As a scholar, John's work ranged broadly across American cultural history, from the arts to the origins of modern sporting culture. John had a life-long passion for opera, and his best-known book, "Opera in America," won the 1994 National Book Critics Circle Award for Criticism, as well as the Commonwealth Club of California's 1993 Gold Medal. Among other things, the book made the case that opera was a more integral part of American popular culture than has been commonly recognized.
John Dizikes was born in Salt Lake City, into a Greek-American family, and grew up in Utah and Southern California. John received his A.A. degree from Pasadena City College and served for two years in the U.S. Army before being granted his B.A. in History from UCLA. He held full-time jobs throughout his undergraduate years. John began his graduate studies at UCLA before earning his PhD in History from Harvard University in 1964, where he was awarded a two-year Fulbright Fellowship for dissertation research about the impact of the New Deal in Britain. After one year on the faculty at the University of Connecticut, John was hired as a faculty member at UC Santa Cruz, starting in 1965.
From UCSC's first days, John worked to help students take challenging classes from attentive faculty. He was an advocate of UCSC's college system and of narrative evaluations for students (which he called "infinitely superior" to letter grades). He was a proponent of interdisciplinary education and taught many kinds of classes at UCSC, including popular lectures on the arts in America, and on women in the arts. He was always impressed with UCSC's students, and after his retirement in 2000, John kept teaching in the university's Lifelong Learners program.
John was also a senior preceptor at Cowell College, served as provost of Cowell College from 1979 through 1983, and co-founded UCSC's American Studies program. His tenure as provost was a highlight of John's career, as he and his wife Ann threw their full efforts into sustaining the campus life they both valued.

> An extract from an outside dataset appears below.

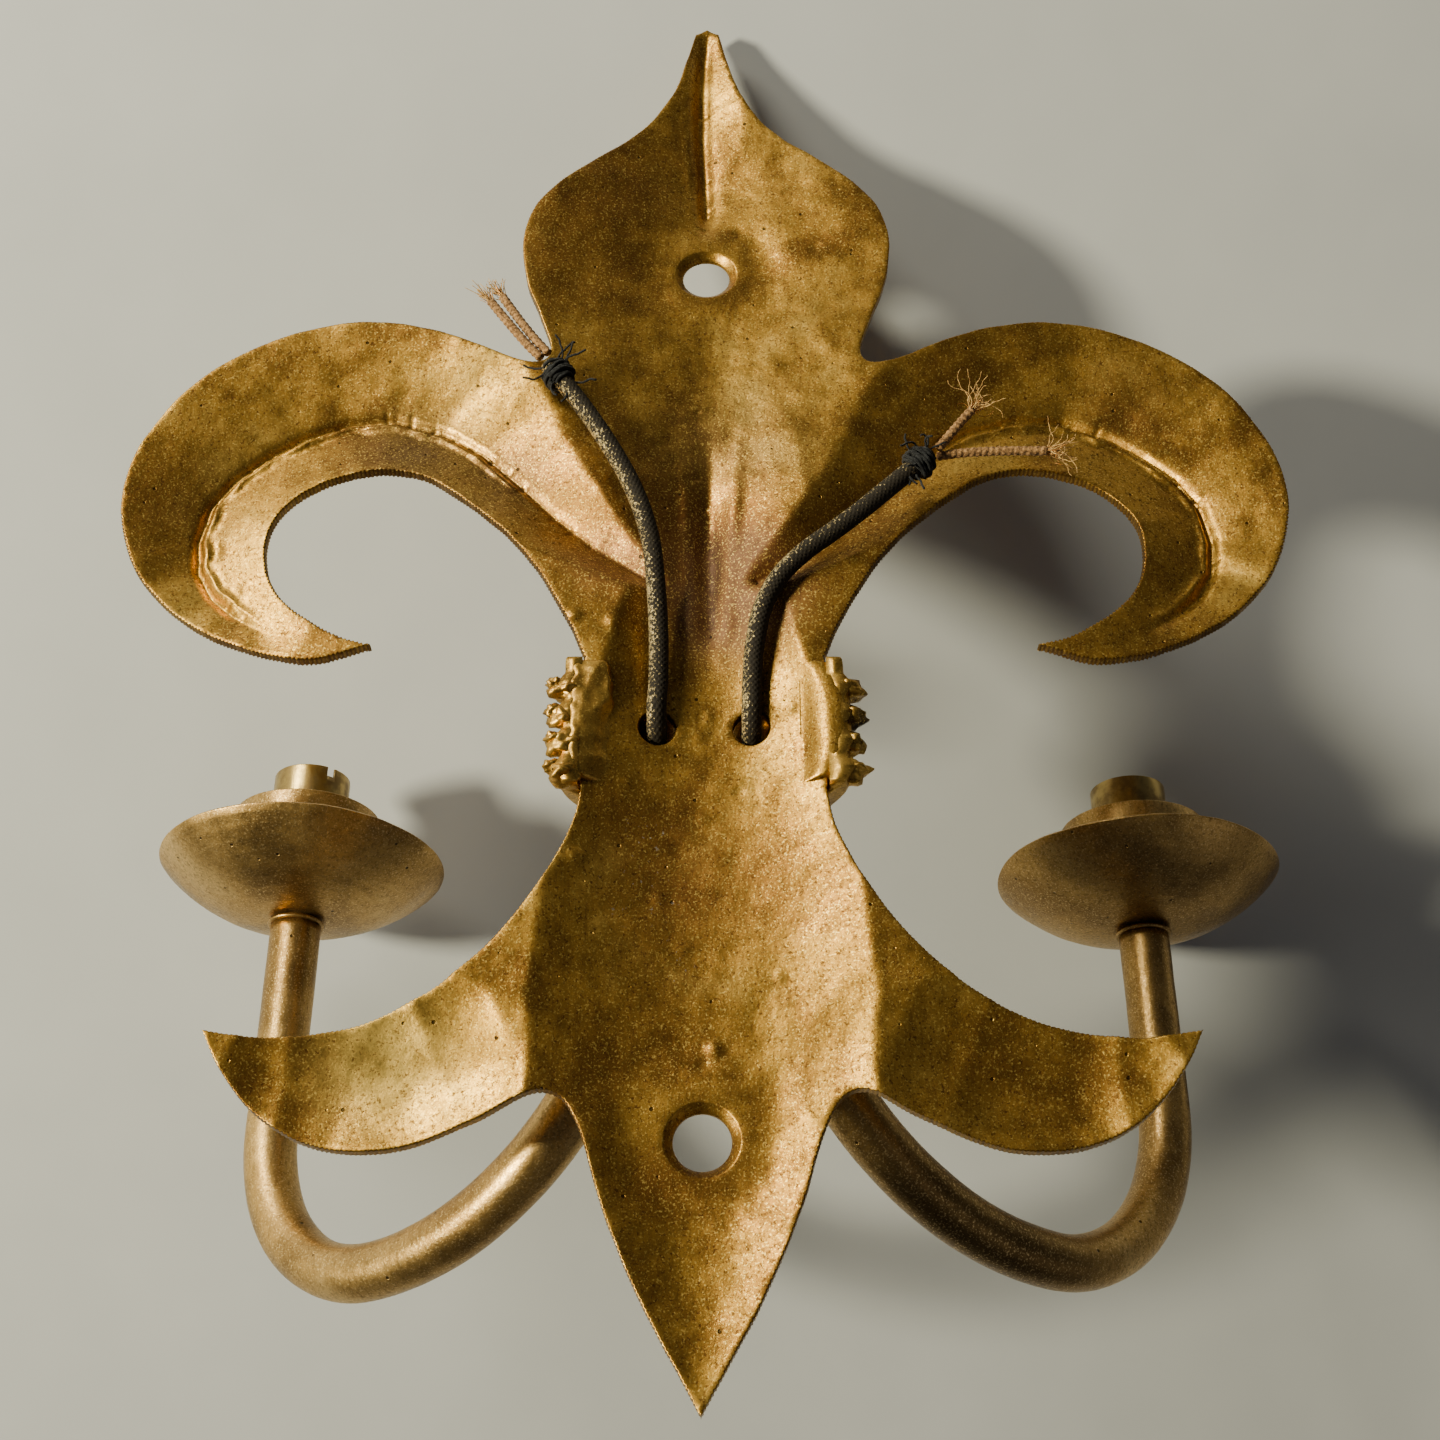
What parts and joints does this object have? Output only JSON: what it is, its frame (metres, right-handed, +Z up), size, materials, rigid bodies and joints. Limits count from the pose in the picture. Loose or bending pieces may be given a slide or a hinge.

John's research and writing followed his personal interests, an approach he was encouraged to take by historian Page Smith, who taught John at UCLA and was his colleague at UCSC. John published five books: "Britain, Roosevelt, and the New Deal" (1979); "Sportsmen and Gamesmen" (1981), an examination of 19th century sporting culture; "Opera in America" (1993), which was the first comprehensive history of the subject in the U.S.; "Yankee Doodle Dandy" (2000), a biography of the jockey Tod Sloan; and "Love Songs" (2018), about the lives and work of nine female American poets.
John was a devoted husband, generous parent, and spirited conversationalist with a ready sense of humor. John's love of opera was sparked by the Metropolitan Opera radio broadcasts he heard as a child on the family farm in Utah. He was a season-ticket holder at the San Francisco Opera for decades and possessed an encyclopedic knowledge of musical theater. John also enjoyed sports, and loved talking politics with family and friends. John could regularly be found striding down from campus at the end of a workday, or walking along West Cliff Drive with Ann. He enjoyed friendships from many spheres of Santa Cruz life.
John is survived by Ann, his wife of 54 years; his daughter, Helen Sanders, and her husband, Rick Sanders; his son, Peter Dizikes, and Peter's wife, Mary Lewis; his grandchildren, Isabelle, Vivian, Sebastian, and Simon; and his brother, Dean, and sister-in-law Marilyn. He is predeceased by a daughter, Virginia Dizikes; and his brother, Leo, and sister-in-law Kathy. Plans for a memorial event will be announced later.